## Supplied material
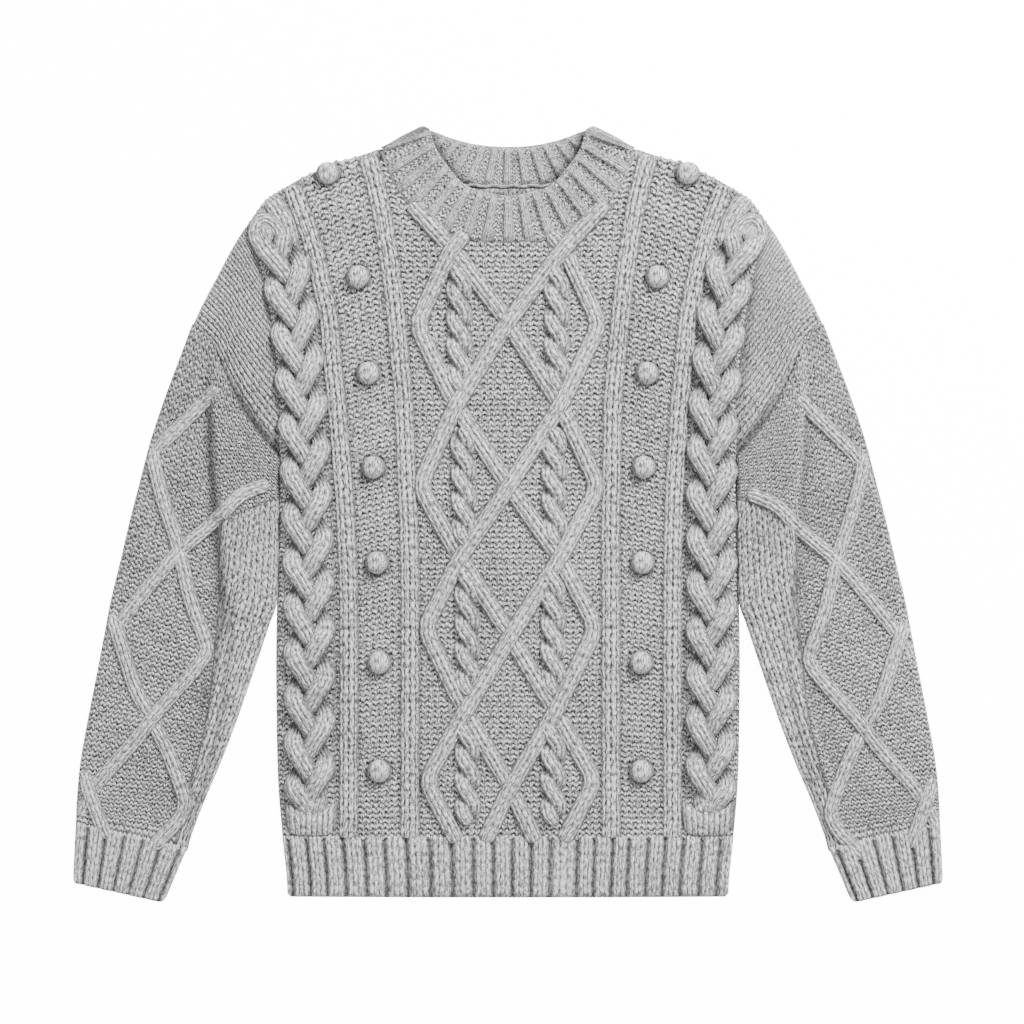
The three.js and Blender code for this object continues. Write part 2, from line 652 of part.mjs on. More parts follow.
function neckband() {
  const surface = new Surface();
  const point = { x: NECK_POINT.x - BAND_GAP, y: NECK_POINT.y + BAND_GAP };
  // Ribs stand closer together towards the neck points, where the band turns up
  const even = (across) => across;
  const spread = (across) => Math.sin(across * BAND_SPREAD) / Math.sin(BAND_SPREAD);
  const sections = [];
  const halfRing = (ribs, direction, neck, rimEdge, turn, place, rise) => {
    for (let i = 0; i <= ribs * 3; i += 1) {
      const across = direction * lerp(-1, 1, i / (ribs * 3));
      const x = point.x * place(across);
      const rimX = RIM_POINT.x * place(across);
      const seam = { x, y: neck(Math.abs(x)) + BAND_GAP, side: across };
      const rim = { x: rimX, y: rimEdge(Math.abs(rimX)) };
      sections.push(bandSection(surface, seam, rim, turn, i % 3 === 0 ? 0 : rise));
    }
  };
  const fold = (side, turns) => turns.forEach((turn) => {
    const seam = { x: side * point.x, y: point.y, side };
    const rim = { x: side * RIM_POINT.x, y: RIM_POINT.y };
    sections.push(bandSection(surface, seam, rim, turn, 0));
  });
  halfRing(BAND_RIBS_FRONT, 1, FRONT_NECK, FRONT_RIM, 0, spread, BAND_RIB_RISE);
  fold(1, [0.25, 0.5, 0.75]);
  halfRing(BAND_RIBS_BACK, -1, BACK_NECK, BACK_RIM, 1, even, BAND_RIB_RISE * 0.6);
  fold(-1, [0.75, 0.5, 0.25]);
  sections.forEach((loop, i) => {
    const next = sections[(i + 1) % sections.length];
    loop.forEach((a, k) => {
      const n = (k + 1) % loop.length;
      surface.quad(a, next[k], next[n], loop[n]);
    });
  });
  return surface.mesh("neckband", YARN.rib);
}

const sweater = new THREE.Group();
sweater.add(backPanel(), frontPanel(), hemBack(), hemFront(), neckband());
for (const [word, side] of [["left", -1], ["right", 1]]) {
  sweater.add(sleeve("sleeve_" + word, side), cuff("cuff_" + word, side));
  BOBBLES.forEach(({ x, y }, i) => {
    sweater.add(bobble("bobble_" + word + "_" + (i + 1), side * x + patternShift(y), y));
  });
}

export default sweater;
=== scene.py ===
# A cable knit sweater laid flat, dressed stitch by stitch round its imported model.
import bmesh
import bpy
import numpy as np
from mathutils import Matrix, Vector


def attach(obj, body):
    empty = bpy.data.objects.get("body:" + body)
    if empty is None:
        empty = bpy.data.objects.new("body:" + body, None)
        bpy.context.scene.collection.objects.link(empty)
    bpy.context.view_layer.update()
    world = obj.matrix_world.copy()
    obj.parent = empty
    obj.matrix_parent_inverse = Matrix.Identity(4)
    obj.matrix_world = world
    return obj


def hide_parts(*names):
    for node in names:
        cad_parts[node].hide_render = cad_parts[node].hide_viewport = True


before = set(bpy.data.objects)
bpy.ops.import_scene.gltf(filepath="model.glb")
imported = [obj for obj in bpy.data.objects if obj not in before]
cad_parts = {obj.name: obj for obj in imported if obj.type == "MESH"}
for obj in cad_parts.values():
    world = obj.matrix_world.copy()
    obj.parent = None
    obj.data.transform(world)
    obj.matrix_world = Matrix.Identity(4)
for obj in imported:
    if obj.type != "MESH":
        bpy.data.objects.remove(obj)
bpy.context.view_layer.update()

# The camera looks straight down on the laid sweater, as the photograph does. A long lens at a
# distance keeps its edges true. FACE is the height of the sweater's face in mm.
MM = 0.001
FRAME_WIDTH = 860 * MM
FRAME_CENTRE = (3.4 * MM, 2.5 * MM)
CAMERA_HEIGHT = 2.6
FACE = 6.0
SENSOR = 36.0


def put(name, data):
    """An object in the scene that shows data."""
    shown = bpy.data.objects.new(name, data)
    bpy.context.collection.objects.link(shown)
    return shown


camera_data = bpy.data.cameras.new("camera")
camera_data.sensor_width = SENSOR
camera_data.lens = SENSOR * CAMERA_HEIGHT / FRAME_WIDTH
camera = put("camera", camera_data)
camera.location = (*FRAME_CENTRE, CAMERA_HEIGHT + FACE * MM)
bpy.context.scene.camera = camera

# The floor is a plain white table that glows for the camera only. The light is soft: a key light
# from the upper right, a weak fill from the left, and an even sky.
TABLE_HALF = 6.0
TABLE_DROP = 0.2 * MM
TABLE_GLOW = 14.0
SKY_STRENGTH = 0.72


def mesh_of(bm, name):
    """A mesh of what bm holds. bm is done with after it."""
    mesh = bpy.data.meshes.new(name)
    bm.to_mesh(mesh)
    bm.free()
    return mesh


def feed(node, values):
    """Gives a node its inputs by name or number: a value each, or another node's output."""
    for title, value in values.items():
        if isinstance(value, bpy.types.NodeSocket):
            node.id_data.links.new(value, node.inputs[title])
        else:
            node.inputs[title].default_value = value
    return node


def calc(operation, *values):
    """A sum in the shader tree that its first linked value belongs to."""
    tree = next(value for value in values if isinstance(value, bpy.types.NodeSocket)).id_data
    node = tree.nodes.new("ShaderNodeMath")
    node.operation = operation
    return feed(node, dict(enumerate(values))).outputs[0]


floor_bm = bmesh.new()
bmesh.ops.create_grid(floor_bm, x_segments=1, y_segments=1, size=TABLE_HALF)
floor_mesh = mesh_of(floor_bm, "floor")
floor_finish = bpy.data.materials.new("white_table")
floor_finish.use_nodes = True
floor_nodes = floor_finish.node_tree.nodes
seen = floor_nodes.new("ShaderNodeLightPath").outputs["Is Camera Ray"]
feed(floor_nodes["Principled BSDF"], {
    "Base Color": (0.9, 0.9, 0.9, 1), "Roughness": 1.0, "Specular IOR Level": 0.0,
    "Emission Color": (1, 1, 1, 1), "Emission Strength": calc("MULTIPLY", seen, TABLE_GLOW)})
floor_mesh.materials.append(floor_finish)
floor = put("floor", floor_mesh)
floor.location.z = -TABLE_DROP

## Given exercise
Give back, exactly as written, each line from the one that contains "const sweater = new THREE.Group();" through the one that contains "before = set(bpy.data.objects)".

## Finished answer
const sweater = new THREE.Group();
sweater.add(backPanel(), frontPanel(), hemBack(), hemFront(), neckband());
for (const [word, side] of [["left", -1], ["right", 1]]) {
  sweater.add(sleeve("sleeve_" + word, side), cuff("cuff_" + word, side));
  BOBBLES.forEach(({ x, y }, i) => {
    sweater.add(bobble("bobble_" + word + "_" + (i + 1), side * x + patternShift(y), y));
  });
}

export default sweater;
=== scene.py ===
# A cable knit sweater laid flat, dressed stitch by stitch round its imported model.
import bmesh
import bpy
import numpy as np
from mathutils import Matrix, Vector


def attach(obj, body):
    empty = bpy.data.objects.get("body:" + body)
    if empty is None:
        empty = bpy.data.objects.new("body:" + body, None)
        bpy.context.scene.collection.objects.link(empty)
    bpy.context.view_layer.update()
    world = obj.matrix_world.copy()
    obj.parent = empty
    obj.matrix_parent_inverse = Matrix.Identity(4)
    obj.matrix_world = world
    return obj


def hide_parts(*names):
    for node in names:
        cad_parts[node].hide_render = cad_parts[node].hide_viewport = True


before = set(bpy.data.objects)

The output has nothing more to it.